In several areas, rebel groups are supported by the People’s Defence Forces (PDF), a movement backed by the civilian National Unity Government (NUG) that includes representatives of Suu Kyi’s administration.
The NUG claims control over parts of the country and has worked on diplomatically isolating the junta. Suu Kyi remains in detention in the capital, Naypyidaw.
In Mandalay, a major city that is the gateway to the northern territories, the local PDF is tasked with stalling military reinforcements to the frontline, its spokesman said.
The NUG supports over 300 PDF units under its command using money raised by taxation, bond sales and other methods, Finance Minister Tin Tun Naing told Reuters.
Chinese frustration had been steadily growing this year as the scam centres in northern Myanmar continued to operate despite Beijing’s diplomacy, according to state media and online government posts.
China’s Ministry of Public Security heavily promoted social media posts on the arrests of alleged Myanmar scammers, gathering millions of views.

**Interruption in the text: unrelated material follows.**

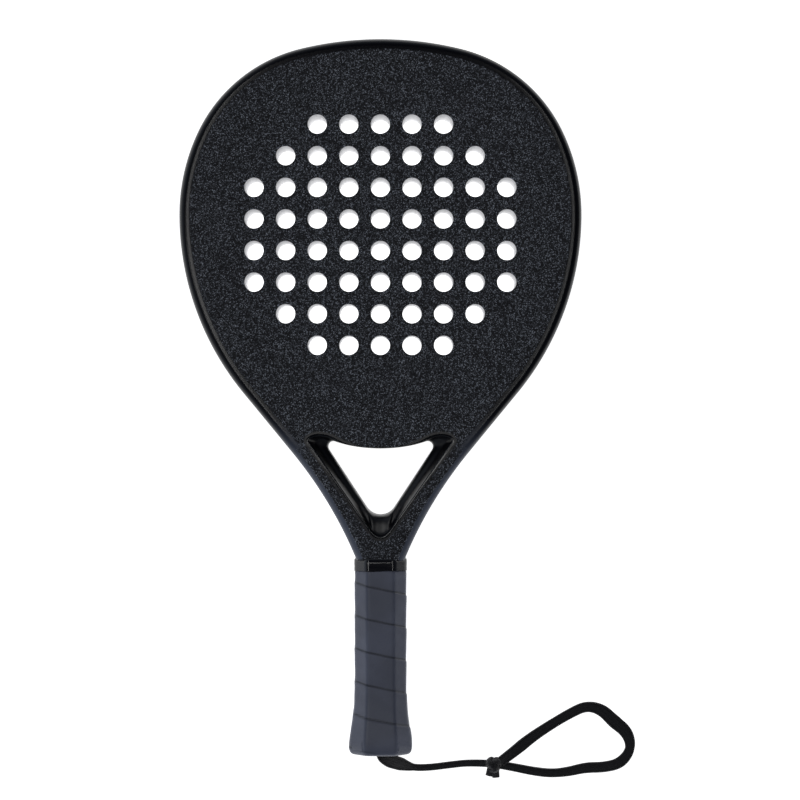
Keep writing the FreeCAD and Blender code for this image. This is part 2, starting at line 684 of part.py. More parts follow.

The Xinhua state news agency said the scam centres, many operated in enclaves run by junta-aligned forces, “seriously infringed on the property, security and legitimate rights and interests of the Chinese people.”

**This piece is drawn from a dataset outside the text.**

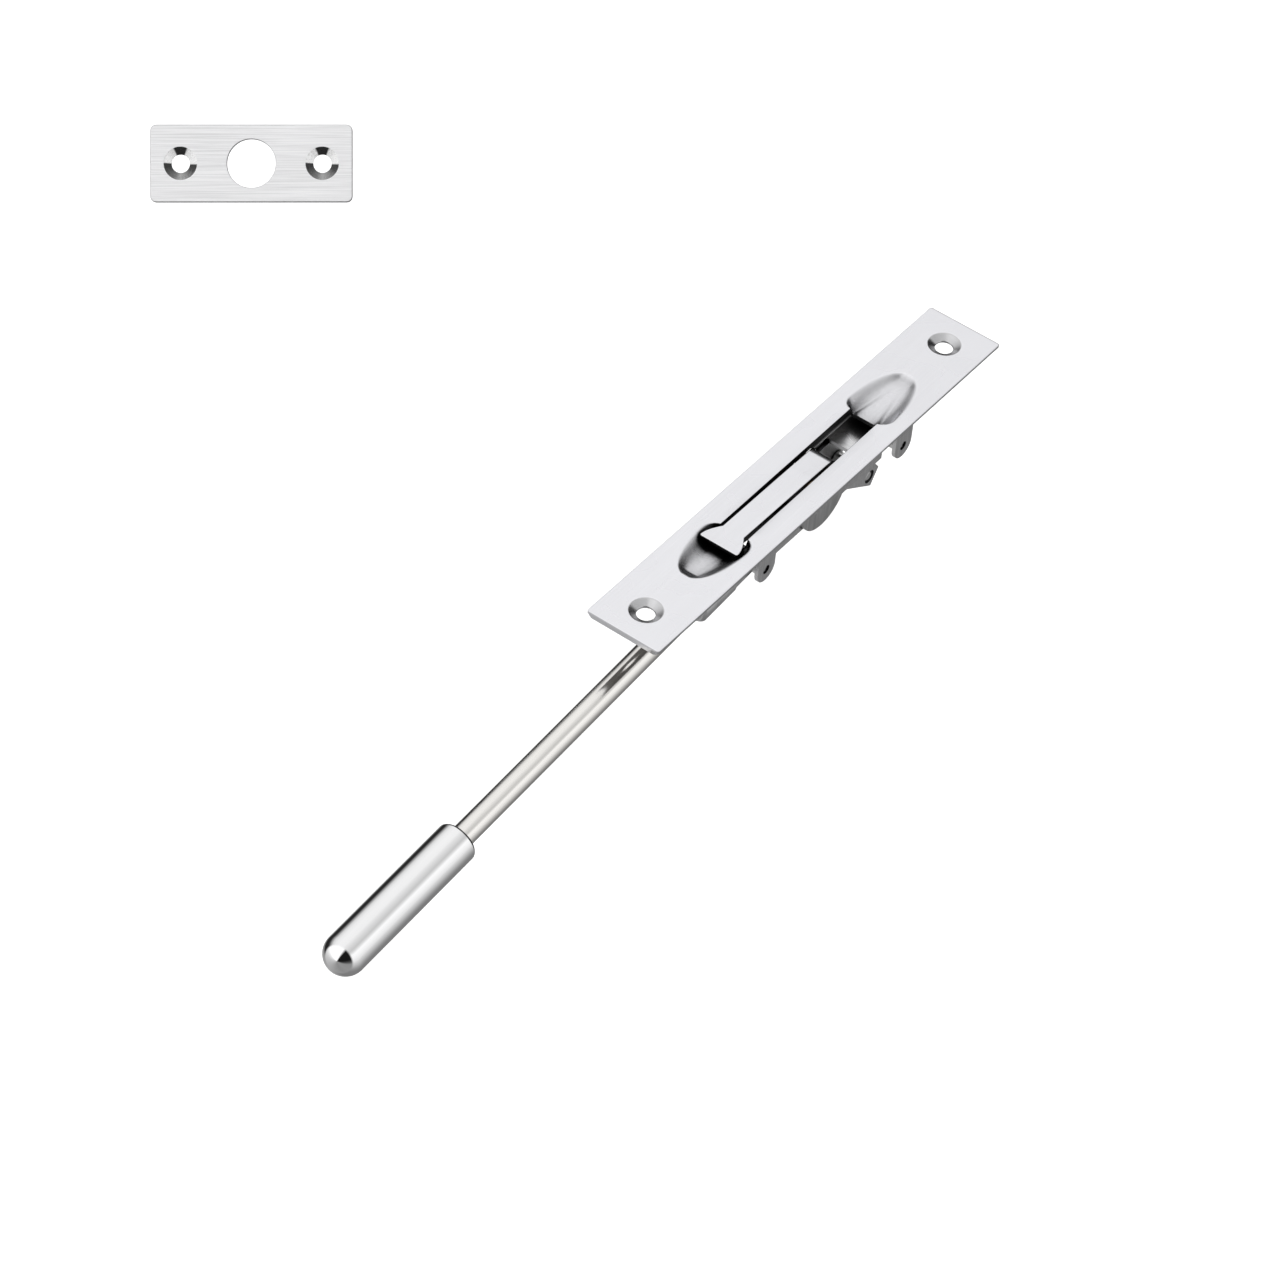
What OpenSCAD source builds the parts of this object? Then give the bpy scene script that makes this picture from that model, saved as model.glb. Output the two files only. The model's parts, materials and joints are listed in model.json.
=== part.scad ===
// Lever-action extension flush bolt with its strike plate, in millimetres.
// X runs along the faceplate, with the bolt towards -X. +Z leaves the front face.
// The origin is the centre of the faceplate's front face.
// Modelled with the lever closed, so the bolt is drawn back by its full throw.

/* [Faceplate] */
// Length of the faceplate
plate_len = 171.45; // [140:0.05:260]
// Width of the faceplate
plate_w = 25.4; // [25:0.1:40]
// Thickness of the faceplate's sheet
plate_t = 2; // [1.5:0.1:3]
// Bevel under the faceplate's long edges
plate_bevel = 1.1; // [0.4:0.1:1.3]
// Corner radius of the faceplate
plate_corner_r = 0.8; // [0.2:0.1:6]
// Distance from the faceplate's end to its screw hole
screw_end = 11.125; // [8:0.125:16]
// Diameter of the screw holes
screw_d = 5.6; // [3.5:0.1:7]
// Diameter of the countersinks at the front face
screw_head_d = 10.1; // [8:0.1:14]
// Depth of the countersinks
sink_depth = 1.4; // [1:0.1:1.4]

/* [Lever slot and finger dishes] */
// Half the length of the slot
slot_reach = 33.5; // [30:0.5:40]
// Gap between the lever and each side of the slot
slot_gap = 1; // [0.5:0.1:2]
// Length of each finger dish past the slot's end
dish_len = 22.5; // [18:0.5:26]
// Width of each finger dish at the front face
dish_w = 17; // [16.4:0.1:18]
// Depth of each finger dish
dish_depth = 2.9; // [2.7:0.1:3.2]
// Thickness of the pressed metal round a dish
dish_skin = 1.3; // [1:0.1:1.8]

/* [Lever] */
// Width of the lever
lever_w = 7.6; // [6:0.1:9]
// Length from the pivot to the lever's tip
lever_reach = 40.5; // [39:0.5:48]
// Length of the flared finger tip
flare_len = 7.5; // [5:0.5:10]
// Width of the flared finger tip
flare_w = 13.3; // [10:0.1:14.5]
// Thickness of the finger tip
tip_t = 1.1; // [0.8:0.1:1.3]
// Height of the tip's top above the front face
tip_proud = 0.4; // [0.3:0.1:1]
// Thickness of the lever at its hub
hub_t = 7.4; // [6:0.1:7.6]
// Radius of the lever's tail round the crank pin
tail_r = 4.3; // [3:0.1:5]
// Depth of the pivot's axis below the faceplate's back
pivot_drop = 1.9; // [1.8:0.1:3]

/* [Pivot and crank] */
// Diameter of the lever's pivot pin
pivot_pin_d = 2.5; // [2:0.1:3]
// Outside diameter of the spacers on the pivot pin
spacer_d = 3.3; // [3:0.1:3.4]
// Outside diameter of the bush in the lever's hub
bush_d = 4.2; // [3.6:0.1:5]
// Diameter of the friction washers beside the hub
washer_d = 5.6; // [4.6:0.1:6]
// Thickness of the friction washers
washer_t = 0.5; // [0.3:0.1:0.8]
// Diameter of the crank pin in the lever's tail
crank_pin_d = 2.6; // [2:0.1:3]
// Outside diameter of the bushes on the crank pin
crank_bush_d = 4.8; // [4:0.1:4.8]

/* [Carriage] */
// Travel of the bolt
throw = 19; // [14:0.5:24]
// Outside width of the carriage
carriage_w = 16; // [15:0.1:17]
// Sheet thickness of the carriage, yoke and drive tabs
sheet_t = 1.2; // [1:0.1:1.6]
// Depth of the carriage's web below the pivot's axis
web_drop = 3.3; // [3.1:0.1:4.5]
// Depth of the flanges' lower edges below the front face
flange_depth = 12; // [11:0.1:14]
// Half the length of the web
web_reach = 28.3; // [26:0.1:34]
// Corner radius of the web's ends
web_corner_r = 2.8; // [1:0.1:4]
// Inside radius of the bends between the web and the flanges
bend_r = 0.2; // [0.1:0.1:1]
// Length of the window that is open past the crank pin's path
window_margin = 5.2; // [3:0.1:7]
// Distance from the middle of the carriage to each end pin
end_pin_reach = 34.8; // [33:0.1:42]
// Depth of the end pins below the front face
end_pin_depth = 15.4; // [14:0.1:18]
// Diameter of the end pins
end_pin_d = 3; // [2.5:0.1:4]
// Radius of the ears round the end pins
ear_r = 4.3; // [3:0.1:5]
// How far the ends of the end pins sit inside the ears
pin_recess = 0.5; // [0.2:0.1:0.8]
// Outside diameter of the tube on the spare end pin
pin_tube_d = 4.8; // [4:0.1:7]

/* [Yoke] */
// Distance from the middle of the carriage to the yoke's rivet
yoke_rivet_reach = 19.4; // [17:0.1:24]
// Depth of the yoke's rivet below the front face
yoke_rivet_depth = 17.9; // [16:0.1:20]
// Diameter of the yoke's rivet
yoke_rivet_d = 3.4; // [2.5:0.1:4]
// Diameter of the counterbores over the yoke's rivet
yoke_counterbore_d = 4.5; // [4:0.1:5]
// Width of the yoke's sloping arms
arm_w = 6.4; // [5:0.1:8]
// Length of an arm past its rivet
arm_end = 3.4; // [2.6:0.1:5]
// Slope of the arms
arm_slope = 31; // [25:1:36]

/* [Pivot bracket] */
// Radius of the bracket's cheeks round the lever's pivot
cheek_r = 11; // [10:0.1:14]
// Sheet thickness of the bracket's cheeks
cheek_t = 1.2; // [1:0.1:1.6]
// Length of the tabs that guide the carriage
guide_len = 8; // [4:0.5:12]
// Length of the feet against the back of the faceplate
foot_len = 18; // [12:1:24]
// Width of the feet
foot_w = 2.4; // [1.5:0.1:3]

/* [Rod and bolt] */
// Angle at which the rod hangs below the faceplate
rod_droop = 5.6; // [0:0.1:8]
// Height of the rod's axis above its hinge pin
rod_offset = 1.3; // [0:0.1:2]
// Diameter of the rod
rod_d = 7; // [5:0.1:8]
// Diameter of the rod's connector
connector_d = 11.2; // [10:0.1:12.6]
// Distance from the hinge pin to the connector's shoulder
connector_start = 10.3; // [9:0.1:14]
// Length of the connector's round body
connector_len = 16; // [12:0.5:24]
// Width of the connector's eye
eye_w = 7.6; // [6:0.1:12]
// Radius of the connector's eye
eye_r = 3; // [2.8:0.1:4.2]
// Distance from the hinge pin to the bolt's shoulder
bolt_start = 132.7; // [100:0.1:300]
// Length of the bolt
bolt_len = 55.7; // [40:0.1:80]
// Diameter of the bolt
bolt_d = 12.7; // [10:0.1:16]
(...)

This summer, “No More Bets”, a Chinese film about a couple from the country trafficked to a scam centre in an unnamed Southeast Asian country, grossed nearly $530 million domestically.
In recent months, Beijing raised the issue in multiple bilateral meetings, according to two people briefed on the talks and Chinese state media.
China exerts some influence over rebel groups, especially the ethnically Chinese, but does not control them, analysts say.
Scot Marciel, a former U.S. ambassador to Myanmar, said the ethnic armed groups were not acting as Beijing’s direct proxies in carrying out Operation 1027, “but the Chinese weren’t troubled that they did it – at least the initial attacks on the scam centers”.
Zhu, the Chinese security counsel, said China was friendly with both the junta and the resistance.
If two friends fight, he said, “I have no choice but to not help either side. But if anyone hurts China’s core interest, I will help its opponent.”